La visita di Di Maio nasce in tutta fretta dalla necessità di riprenderlo, e dalle pressioni di Giuseppe Conte, che questo weekend si è riunito con Angela Merkel ed Emmanuel Macron proprio per coordinarsi nella gestione del dossier. Sul programma di Di Maio c’è il massimo riserbo, e anche alla Farnesina fino a ieri sera non tutti erano al corrente della sua agenda, che è stata decisa di concerto con Palazzo Chigi e con i servizi di intelligence. Oltre agli incontri con Fayez al Serraj, primo ministro libico, e Ahmed Maitig, vice primo ministro, Luigi Di Maio dovrebbe andare anche Cirenaica per incontrare il generale Khalifa Haftar.

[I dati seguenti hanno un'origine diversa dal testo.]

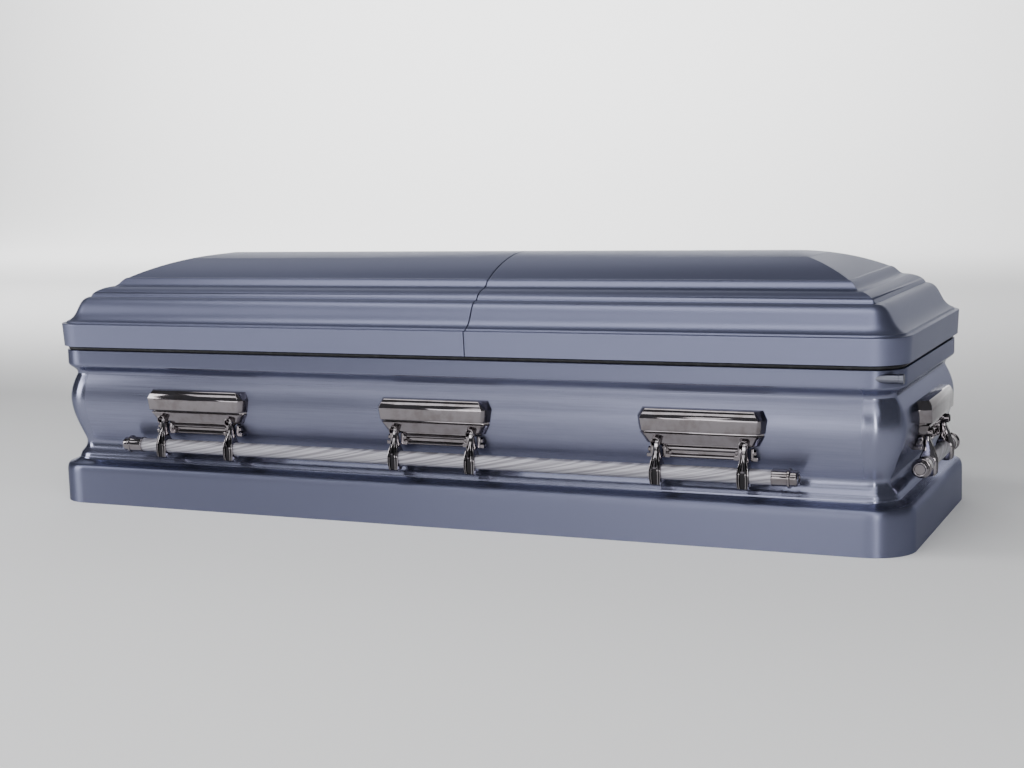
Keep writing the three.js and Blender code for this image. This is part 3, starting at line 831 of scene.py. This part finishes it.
@dataclass
class Lid:
    """The two pressed halves of the lid, hollow, with a lip below and a header at the seam."""

    steel: Material
    sheet: float = 0.0012
    taper: float = 0.003
    corner_radius: float = 0.0815
    ledge: float = 0.0075
    mouldings: tuple[Stretch, ...] = (
        ((0.0125, 0.0045), (0.5, 0.0), (0.8, 0.5), 4),
        ((0.075, 0.0625), (0.55, 0.19), (0.4, 0.97), 26),
        ((0.118, 0.086), (0.12, 0.49), (0.49, 0.89), 14),
        ((0.14, 0.104), (0.43, 0.11), (0.61, 0.78), 10),
        ((0.146, 0.106), (0.2, 0.9), (0.5, 0.0), 5),
    )
    crown_rise: float = 0.0484
    lip: float = 0.025
    header: float = 0.03
    # The rounded edge at the seam: steps away from it, and drops below the face.
    seam_edge: tuple[Pair, ...] = ((0.0, 0.001), (0.0008, 0.0003), (0.0024, 0.0), (0.004, 0.0))
    rim_height: float = 0.0557
    rim_round: float = 0.002
    rim_slant: float = 0.0002
    support: float = 0.004
    corner_steps: int = 12
    crown_steps: int = 22
    half: Vector = field(init=False)
    bottom: float = field(init=False)

    def __post_init__(self) -> None:
        """Reads the overall size from the solid halves."""
        foot_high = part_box("lid_foot")[1]
        self.half = Vector((foot_high[0], foot_high[1]))
        self.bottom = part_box("lid_foot")[0][2]

    def profile(self) -> list[Pair]:
        """Outer section from the rim's lower edge to the ridge.

        Returns:
            Points of (inset from the rim, z).
        """
        edge, support = self.rim_round, self.support
        points = [(self.taper, -self.rim_height), (self.taper * 0.95, support - self.rim_height)]
        points += [(self.rim_slant, -edge - support), (0.0, -edge)]
        trace(points, [((edge, 0.0), (0.0, 0.6), (0.6, 1.0), 4)])
        points.append((self.ledge, 0.0))
        trace(points, self.mouldings)
        foot = points[-1]
        span = self.half.y - foot[0]
        radius = (span**2 + self.crown_rise**2) / (2 * self.crown_rise)
        reach = math.asin(span / radius)
        for i in range(1, self.crown_steps + 1):
            angle = reach * (1 - i / self.crown_steps)
            drop = radius * (1 - math.cos(angle))
            points.append((self.half.y - radius * math.sin(angle), foot[1] + self.crown_rise - drop))
        rim_top = self.bottom + self.rim_height
        return [(inset, rim_top + rise) for inset, rise in points]

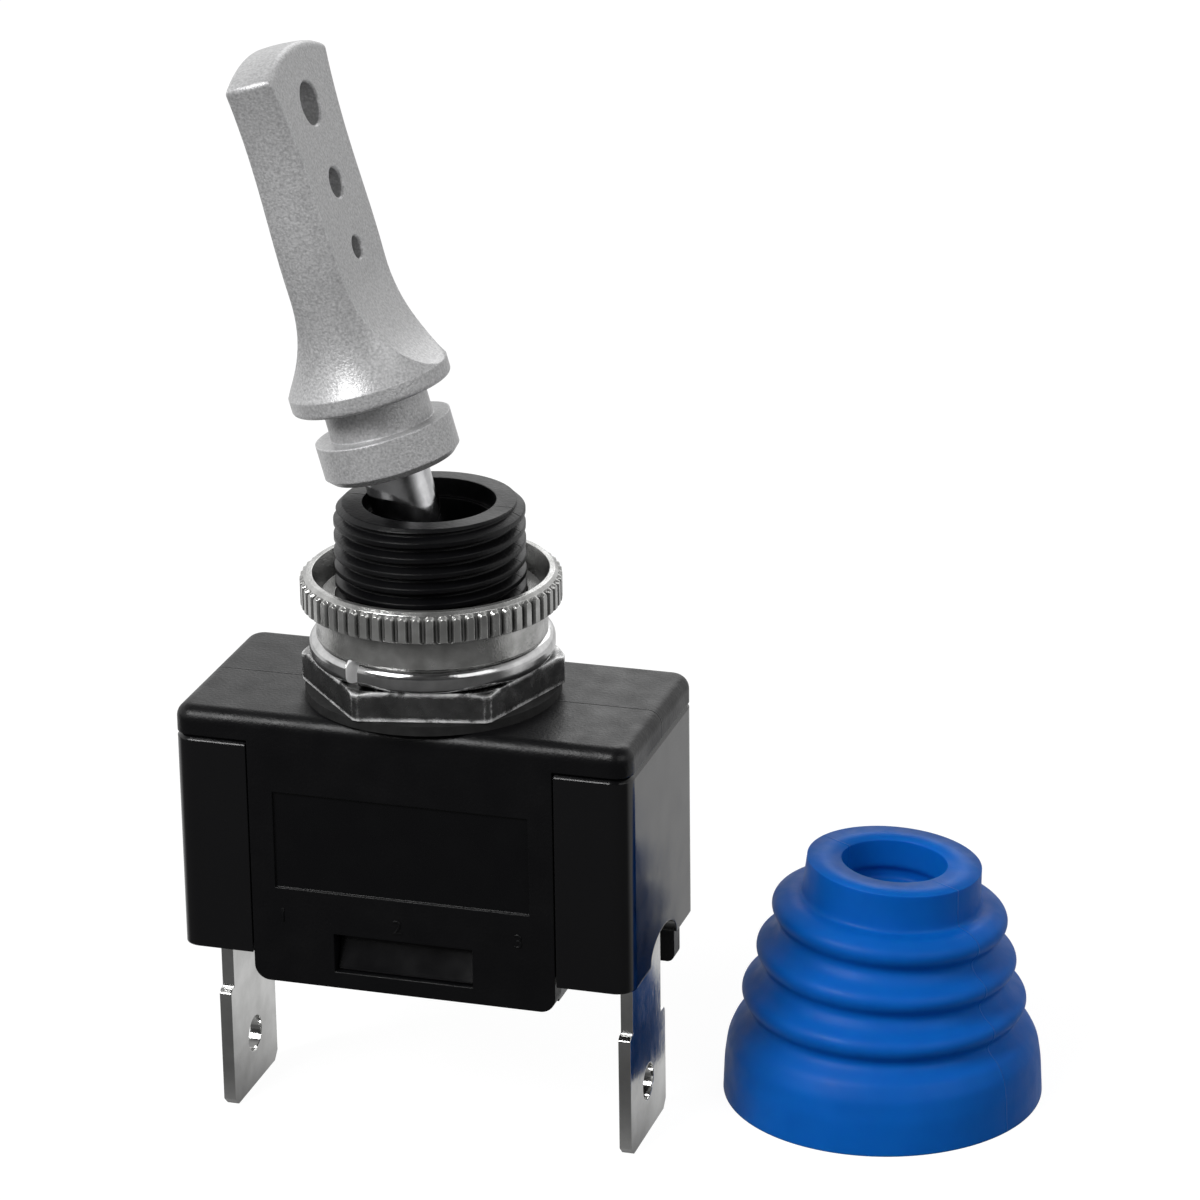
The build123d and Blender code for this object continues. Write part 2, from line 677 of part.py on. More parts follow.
with BuildPart() as cradle_rivet:
    with BuildSketch(Plane.XY.offset(inner_arm_bottom - rivet_head_height)):
        Circle(shank_radius)
    extrude(amount=cradle_floor - inner_arm_bottom + 2 * rivet_head_height)
    with BuildSketch(Plane.XY.offset(cradle_floor)):
        Circle(rivet_head_radius)
    extrude(amount=rivet_head_height)
    with BuildSketch(Plane.XY.offset(inner_arm_bottom)):
        Circle(rivet_head_radius)
    extrude(amount=-rivet_head_height)
    fillet(cradle_rivet.edges().filter_by(GeomType.CIRCLE).group_by(Axis.Z)[-1], radius=rivet_edge)

# Pad that straddles the right arm and stops the rocker in the off position
with BuildPart() as rest_stop:
    with BuildSketch(Plane.YZ.offset(stop_x)):
        with Locations((0, (stop_top + inner_arm_bottom) / 2)):
            Rectangle(2 * stop_half_width, stop_top - inner_arm_bottom)
        with Locations((0, (inner_arm_top + inner_arm_bottom) / 2)):
            Rectangle(2 * inner_arm_half_width, blade_thickness, mode=Mode.SUBTRACT)
    extrude(amount=stop_length / 2, both=True)
    chamfer(rest_stop.edges().group_by(Axis.Z)[-1], length=stop_chamfer)

# Insulating card between the terminals, and the sheet that closes the case under the cover
with BuildPart() as barrier:
    with BuildSketch(Plane.YZ.offset(barrier_x)) as card:
        with Locations((0, (barrier_top + floor_top - barrier_groove) / 2)):
            Rectangle(2 * cavity_half_depth, barrier_top - floor_top + barrier_groove)
        chamfer(card.vertices().group_by(Axis.Y)[-1], length=cavity_corner)
    extrude(amount=barrier_thickness / 2, both=True)

with BuildPart() as arc_shield:
    with BuildSketch(Plane.XY.offset(-cap_height)):
        RectangleRounded(2 * cavity_half_length, 2 * cavity_half_depth, cavity_corner)
        RectangleRounded(2 * slot_half_length, 2 * slot_half_width, slot_corner, mode=Mode.SUBTRACT)
    extrude(amount=-shield_thickness)

# Boot: beads widen towards the skirt, and the ring on top grips the lever's neck
boot_outer = [(boot_skirt_radius, 0), (boot_skirt_radius - boot_draft, boot_skirt_height),
              (boot_shoulder_radius, boot_shoulder_height)]
boot_inner = [(boot_skirt_radius - boot_wall, 0),
              (boot_skirt_radius - boot_wall - boot_draft, boot_skirt_height)]
for bead in range(bead_count):
    tip = bead_radius - bead * bead_radius_step
    height = bead_height + bead * bead_height_step
    root = tip - bead_depth
    boot_outer += [(root, height - 2 * bead_half_height), (root - bead_valley, height - bead_half_height),
                   (tip, height - bead_half_height / 2), (tip, height + bead_half_height / 2),
                   (root - bead_slope, height + bead_rise)]
    boot_inner += [(root - boot_wall, height - 2 * bead_half_height), (tip - boot_wall, height)]
boot_outer += [(boot_ring_radius + boot_ring_draft, boot_ring_foot), (boot_ring_radius, boot_height)]
boot_inner += [(boot_hole_radius + boot_hole_lead, boot_height - boot_hole_length - boot_hole_lead_height),
               (boot_hole_radius, boot_height - boot_hole_length), (boot_hole_radius, boot_height)]
with BuildPart() as boot:
    with BuildSketch(Plane.XZ) as boot_section:
        with BuildLine():
            Polyline(*boot_outer, *reversed(boot_inner), close=True)
        make_face()
    revolve(axis=Axis.Z)
    fillet(boot.edges().filter_by(GeomType.CIRCLE).group_by(Axis.Z)[-1], radius=boot_edge)
boot.part = Pos(boot_x, boot_y, blade_bottom) * boot.part

for name, piece in (("cover_housing", cover), ("base_housing", base), ("paddle_handle", paddle),
                    ("lever_shaft", shaft), ("pivot_pin", pin), ("ball_seat", ball_seat),
                    ("lever_seal", lever_seal), ("seat_washer", seat_washer), ("hex_nut", hex_nut),
                    ("lock_washer", lock_washer), ("ring_nut", ring_nut), ("plunger", plunger),
                    ("plunger_spring", plunger_spring), ("rocker", rocker),
                    ("moving_contact", moving_contact), ("fixed_contact", fixed_contact),
                    ("terminal_left", terminal_left), ("terminal_right", terminal_right),
                    ("rocker_cradle", cradle), ("cradle_rivet", cradle_rivet), ("rest_stop", rest_stop),
                    ("barrier", barrier), ("arc_shield", arc_shield), ("boot", boot)):
    piece.part.label = name
    export_step(piece.part, "parts/" + name + ".step")
    print(name, round(piece.part.volume, 1), "mm3", len(piece.part.solids()), "solid")
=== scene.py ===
# %% [markdown]
# # A panel toggle switch, dressed for its picture
# The switch is already built as solids, in metres, with +X along its body, +Y to its back and +Z up through
# the threaded bushing. This lesson gives those solids their finishes, makes the soft boot again as a smooth
# skin, and sets up the studio. Nearly every finish is small next to the piece that carries it, so the numbers
# below are given in millimetres and turned into metres once.

# %% Load the solids
import bpy
import numpy as np
from mathutils import Matrix, Vector


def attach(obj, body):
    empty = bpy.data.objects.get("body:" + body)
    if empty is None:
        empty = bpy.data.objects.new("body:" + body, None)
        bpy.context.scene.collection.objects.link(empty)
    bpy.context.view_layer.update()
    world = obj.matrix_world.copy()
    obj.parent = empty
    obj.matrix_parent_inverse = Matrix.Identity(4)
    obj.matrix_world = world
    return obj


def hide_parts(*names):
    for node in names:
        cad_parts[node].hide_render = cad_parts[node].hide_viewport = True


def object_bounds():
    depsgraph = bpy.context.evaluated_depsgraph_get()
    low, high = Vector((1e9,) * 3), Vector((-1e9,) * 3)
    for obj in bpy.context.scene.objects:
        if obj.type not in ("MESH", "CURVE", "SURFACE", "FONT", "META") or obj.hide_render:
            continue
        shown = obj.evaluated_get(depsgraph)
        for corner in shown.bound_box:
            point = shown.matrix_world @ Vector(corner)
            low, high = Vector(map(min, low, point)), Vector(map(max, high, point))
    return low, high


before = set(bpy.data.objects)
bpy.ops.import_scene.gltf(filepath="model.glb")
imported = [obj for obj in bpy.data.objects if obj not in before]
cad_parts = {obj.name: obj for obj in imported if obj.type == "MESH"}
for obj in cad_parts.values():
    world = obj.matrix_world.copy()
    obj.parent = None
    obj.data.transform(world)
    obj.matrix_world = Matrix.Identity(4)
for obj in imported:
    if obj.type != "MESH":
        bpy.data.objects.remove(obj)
solid_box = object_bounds()
MM = 0.001
floor_height = solid_box[0].z
print("solids:", len(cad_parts), "lowest point", round(floor_height / MM, 2), "mm")

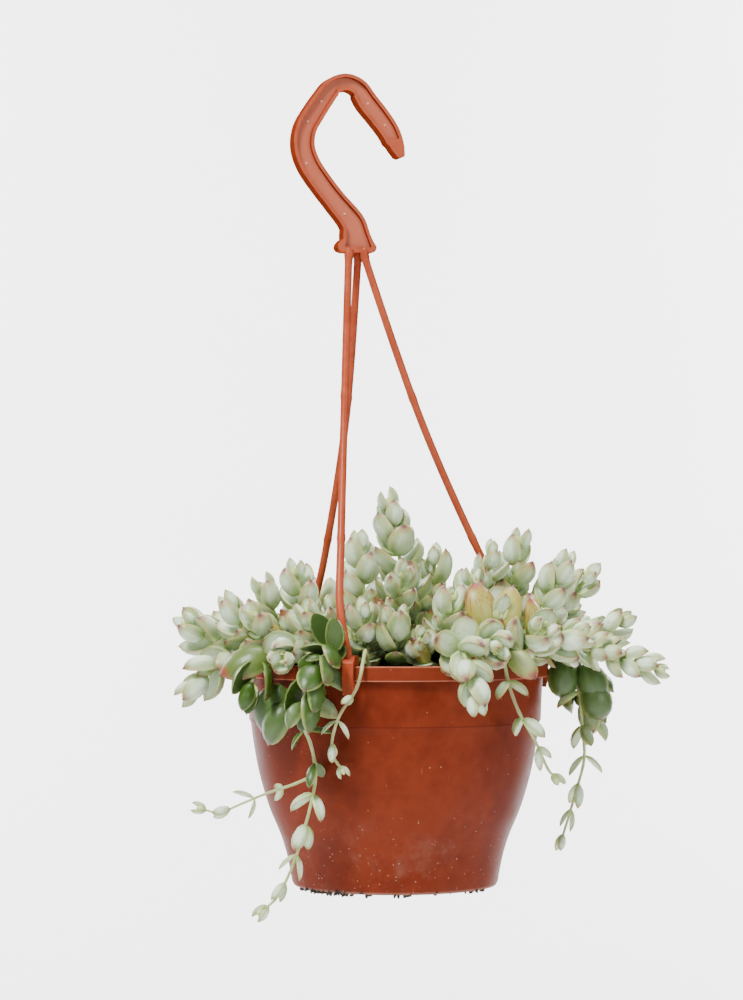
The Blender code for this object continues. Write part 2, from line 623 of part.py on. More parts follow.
def stem_of(row):
    name, points, pairs, longest, first, kinds, phase = row
    trailing = name.startswith("trail")
    rooted = len(points[0]) == 2
    root = []
    if rooted:
        x, y = points[0]
        ground = SOIL_EDGE + soil_lift(Vector((x, y, SOIL_EDGE)))
        root = [Vector((x, y, ground - ROOT_DEPTH)), Vector((x, y, ground - 1.0))]
        points = [Vector((x, y, ground + 2.0))] + list(points[1:])
    rest = smooth_route(points, 2 * len(points) if trailing else len(points) + 2)
    radius = STEM_RADIUS["branch" if not rooted else "trailing" if trailing else "upright"]
    return {"name": name, "route": root + rest, "radius": radius, "pairs": pairs, "rooted": rooted,
            "leafy": rest, "longest": longest, "first": first, "kinds": kinds, "phase": phase,
            "sides": TRAIL_SIDES if trailing else STEM_SIDES}


def node_of(stem):
    return "stem_" + stem["name"].split("/")[0]


def stem_shape(stem, grow=0.0):
    """A stem that thins towards its tip."""
    route = stem["route"]
    last = len(route) - 1
    radii = [stem["radius"] * (1.0 - STEM_THINNING * i / last) + grow for i in range(last + 1)]
    return tube(route, radii, stem["sides"])


def leaf_sizes(stem):
    """Share along the stem, tilt from it, length and kind of each pair of leaves."""
    rows = []
    pairs = stem["pairs"]
    oldest, swell, drop = LEAF_SIZES
    for k in range(pairs):
        part = k / max(pairs - 1, 1)
        share = stem["first"] + (LAST_PAIR - stem["first"]) * part ** CROWDING
        tilt = math.radians(FIRST_TILT + (LAST_TILT - FIRST_TILT) * part)
        tilt *= SPREADS.get(stem["name"], 1.0)
        size = oldest + swell * math.sin(math.pi * part) - drop * part ** DROP_CURVE
        kinds = stem["kinds"]
        kind = kinds[min(int(part * len(kinds)), len(kinds) - 1)]
        rows.append((share, tilt, stem["longest"] * size, "bud" if k == pairs - 1 else kind))
    return rows


def leaves_of(stem, keeper):
    """The placed leaves of one stem, each turned or shortened where it would touch another."""
    draw = random.Random(stem["name"])
    own = Keeper()
    leaves = []
    for k, (share, tilt, length, kind) in enumerate(leaf_sizes(stem)):
        for side in (0, 1):
            foot, axis = route_at(stem["leafy"], share)
            hint = side_of(axis, Vector((0.0, -1.0, 0.2)))
            turn = math.radians(stem["phase"] + 90 * k + 180 * side)
            turn += draw.uniform(-TURN_DRAW, TURN_DRAW)
            around = Matrix.Rotation(turn, 3, axis) @ hint
            size = length * draw.uniform(*SIZE_DRAW)
            lean = tilt + draw.uniform(-TILT_DRAW, TILT_DRAW)
            for give_tilt, give_roll, give_size in GIVING_WAY:
                place = leaf_matrix(foot, axis, around, lean + math.radians(give_tilt),
                                    math.radians(give_roll))
                leaf = placed(leaf_shape(kind, size * give_size), place)
                if own.touches(None, blade_of(leaf)):
                    continue
                guard = placed(leaf_shape(kind, size * give_size, LEAF_CLEARANCE), place)
                if keeper.touches(node_of(stem), guard):
                    continue
                keeper.add(node_of(stem), leaf)
                own.add(stem["name"], blade_of(leaf))
                leaves.append(leaf)
                break
    return leaves


def place_stems(keeper, stems):
    """Keeps the pot, the rods, the clips and every stem, and then the soil they stand in."""
    back = to_pot().inverted()
    keeper.add("pot", pot_shape())
    for points in ROD_ROUTES:
        keeper.add("hanger", placed(rod_shape(points), back))
    for angle in CLIP_ANGLES:
        keeper.add("hanger", placed(clip_shape(angle), back))
    for stem in stems:
        keeper.add(node_of(stem), stem_shape(stem))
    keeper.add("soil", soil_shape())


def make_plant(stems):
    keeper = Keeper()
    place_stems(keeper, stems)
    pieces = {}
    for stem in stems:
        shapes = [stem_shape(stem)] + leaves_of(stem, keeper)
        pieces.setdefault(node_of(stem), []).extend(shapes)
    for name, shapes in pieces.items():
        green = plain_material(name.replace("_", " "), (0.46, 0.55, 0.40), 0.6)
        body = make_object(name, placed(shapes[0], to_pot()), green)
        joined(body, [make_object("leaf", placed(shape, to_pot())) for shape in shapes[1:]])
        lightened(body, KEPT_FACES)
        body.data.shade_smooth()
        body.data.set_sharp_from_angle(angle=math.radians(SOFT_CREASE))


def main():
    for obj in list(bpy.data.objects):
        bpy.data.objects.remove(obj, do_unlink=True)
    stems = [stem_of(row) for row in SHOOTS]
    make_pot()
    make_hanger()
    make_plant(stems)
    make_soil(stems)


main()
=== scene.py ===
# The looks of a trailing cotyledon in a hanging plastic pot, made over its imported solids.
# Plant and pot sizes are millimetres from the pot's axis and rim top, turned to metres by toPot.

import math
import random

import bpy
from mathutils import Matrix, Vector
from mathutils.bvhtree import BVHTree


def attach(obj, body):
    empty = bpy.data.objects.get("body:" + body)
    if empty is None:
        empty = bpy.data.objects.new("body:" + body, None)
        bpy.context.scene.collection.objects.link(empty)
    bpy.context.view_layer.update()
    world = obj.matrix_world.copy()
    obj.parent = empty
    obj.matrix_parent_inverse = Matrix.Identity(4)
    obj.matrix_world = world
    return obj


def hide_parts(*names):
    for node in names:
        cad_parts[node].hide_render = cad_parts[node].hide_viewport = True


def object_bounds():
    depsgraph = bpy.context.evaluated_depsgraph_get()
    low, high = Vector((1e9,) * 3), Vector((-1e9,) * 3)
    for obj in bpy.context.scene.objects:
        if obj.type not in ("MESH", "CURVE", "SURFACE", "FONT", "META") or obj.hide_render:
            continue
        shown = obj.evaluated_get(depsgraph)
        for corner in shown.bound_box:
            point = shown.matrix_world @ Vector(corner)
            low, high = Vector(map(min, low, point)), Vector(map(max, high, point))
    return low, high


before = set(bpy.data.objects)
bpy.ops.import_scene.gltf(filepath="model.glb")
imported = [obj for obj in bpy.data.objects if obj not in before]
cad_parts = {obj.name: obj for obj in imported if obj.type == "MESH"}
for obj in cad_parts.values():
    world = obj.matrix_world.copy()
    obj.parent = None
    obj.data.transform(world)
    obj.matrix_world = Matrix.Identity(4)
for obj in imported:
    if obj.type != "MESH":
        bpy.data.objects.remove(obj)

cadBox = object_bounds()
mm = 0.001
potAxis = Vector((23.2, 9.0, 0.0))
rimHeight = -258.9   # of the rim's top, below the seat of the hook
toPot = Matrix.Scale(mm, 4) @ Matrix.Translation(potAxis + Vector((0.0, 0.0, rimHeight)))


# Small helpers for work in the viewport

def clearSelection():
    if bpy.context.object and bpy.context.object.mode != "OBJECT":
        bpy.ops.object.mode_set(mode="OBJECT")
    bpy.ops.object.select_all(action="DESELECT")


def selectOnly(piece):
    clearSelection()
    piece.select_set(True)
    bpy.context.view_layer.objects.active = piece


def applyModifiers(piece):
    selectOnly(piece)
    for modifier in list(piece.modifiers):
        bpy.ops.object.modifier_apply(modifier=modifier.name)


def addBevel(piece, width, segments, angle):
    bevel = piece.modifiers.new("softEdges", "BEVEL")
    bevel.width = width
    bevel.segments = segments
    bevel.limit_method = "ANGLE"
    bevel.angle_limit = math.radians(angle)
    bevel.use_clamp_overlap = True


def placeInMesh(piece, matrix=None):   # the object ends at the origin, unturned and unscaled
    if matrix:
        piece.matrix_world = matrix @ piece.matrix_world
    selectOnly(piece)
    bpy.ops.object.transform_apply(location=True, rotation=True, scale=True)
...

Ci si chiede cosa dirà Di Maio al comandante dell’esercito che assedia Tripoli dallo scorso aprile e considera la presenza italiana in Libia come ostile. Nella città di Misurata, principale sostenitrice libica del premier Serraj, l’Italia possiede un presidio rilevante: un ospedale militare con oltre 300 soldati a protezione. Per Haftar questo spiegamento di forze, peraltro poco visibili, molto disciplinate e attente a non creare tensioni, è un affronto personale: più volte i suoi bombardamenti hanno colpito edifici poco distanti da dove sono acquartierate le nostre truppe. Un chiaro segno di sfida. Inoltre, poche settimane fa, le milizie di Haftar hanno abbattuto un drone italiano in circostanze ancora da definire; il generale libico ha rivendicato l’attacco, mandando così un ennesimo messaggio politico a Roma.
Su tutto questo Luigi Di Maio è sembrato in confusione. Venerdì 6 dicembre, prima di incontrare a Roma il suo omologo russo, Sergej Lavrov, aveva detto di essere al corrente della presenza di mercenari stranieri sul terreno. Subito dopo ha detto di non poter confermare la stessa notizia riguardo mercenari russi, molto attivi nel sostenere l’avanzata di Haftar. Il giovedì successivo ha di nuovo cambiato idea, intervistato da Corrado Formigli a Piazzapulita, e ha risposto che l’Italia è consapevole dell’impegno russo sul terreno. Qual è la versione ufficiale?
Una confusione che si spiega, ci dice una nostra fonte, con le difficoltà del ministro a padroneggiare la materia: «Luigi Di Maio studia molto, nei limiti del tempo che dedica agli affari esteri. E soprattutto la Farnesina ha ancora la capacità di preparare a fondo gli esponenti politici nelle dichiarazioni ufficiali: i comunicati, le conferenze stampa, le domande impreviste. Poi certo, non si può controllare tutto, e a volte il ministro deve fare da sé. E può commettere errori». Visto che in Libia la guerra tra poche centinaia di milizie irregolari è molto vicina a trasformarsi in un gioco che coinvolge le grandi potenze, come accaduto in Siria, si spera che Di Maio impari in fretta.